Gara-gara mengalami susahnya nyari parkir di UI Salemba, siang tadi saya membujuk teman saya si Je untuk mengojeki saya ke Salemba. Sebelumnya saya pernah ditolak dia juga. Katanya, "Naik taksi dong, Dep. Jangan sok susah deh." Tadi siang, saya ditolak lagi sama dia. Dari yang beralasan harus meeting di kantor pusat lah, lalu baru sampe kantor lah, trus harus ngerjain ini itu lah. Kalau bukan karena saya butuh motornya, sudah saya *tuuuuuuut* dia!
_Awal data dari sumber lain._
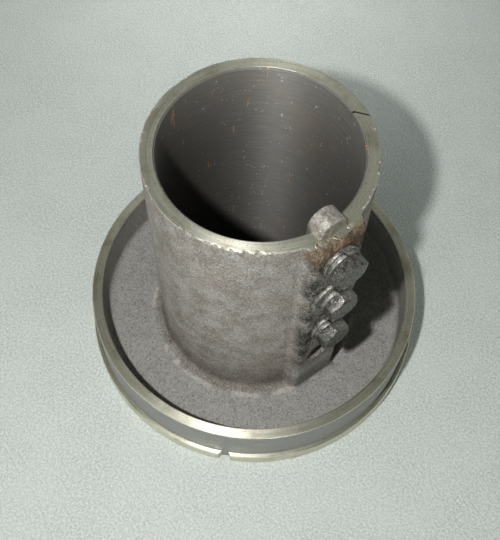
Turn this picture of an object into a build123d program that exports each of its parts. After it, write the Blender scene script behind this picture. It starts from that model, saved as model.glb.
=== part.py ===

Berbekal rasa tak tahu malu, saya kembali memaksa dia mengojeki saya saat saya bertemu dia di kantin pas makan siang tadi. Tentu saja dia sok nolak lagi.
"Gile lu, gue baru sampe kantor nih!"
"Ntar gue dicariin!" (sapa sih yang mau nyariin elu, Je?)
"Gue harus ngerjain sesuatu."
Tentu saja saya tetap bersikap tak tahu malu. Terus memaksa. (Ha!)
Akhirnya, dia menyerah juga.
"Sekarang ya?!"
"Sekarang jam makan siang. Disono juga tutup kalee!"
"Elu tuh emang paling-paling deh! Udah minta tolong tapi pake minta syarat lagi!"
Dia cuma bisa menggerutu.

Setelah dia selesai makan -dan saya BELUM-, dia bilang dia akan menunggu saya di lobi. Saya selesai makan setengah jam kemudian...
Setengah jam kemudian, saya berlari ke ruangan saya di lantai 4 untuk mengambil perabotan lenong yang mau dibawa. Sambil berjalan turun tangga (lagi), saya menelpon dia.
"Ya udah, gue turun," katanya singkat.
Eh, ternyata perabotan saya ketinggalan satu. Saya balik naik lagi ke lantai 4.
Dari kaca-kaca gedung, saya bisa lihat teman saya ini sudah sampai di lapangan parkir. Saya juga lihat dia berjalan menuju parkiran motor yang berseberangan dengan pintu lobi.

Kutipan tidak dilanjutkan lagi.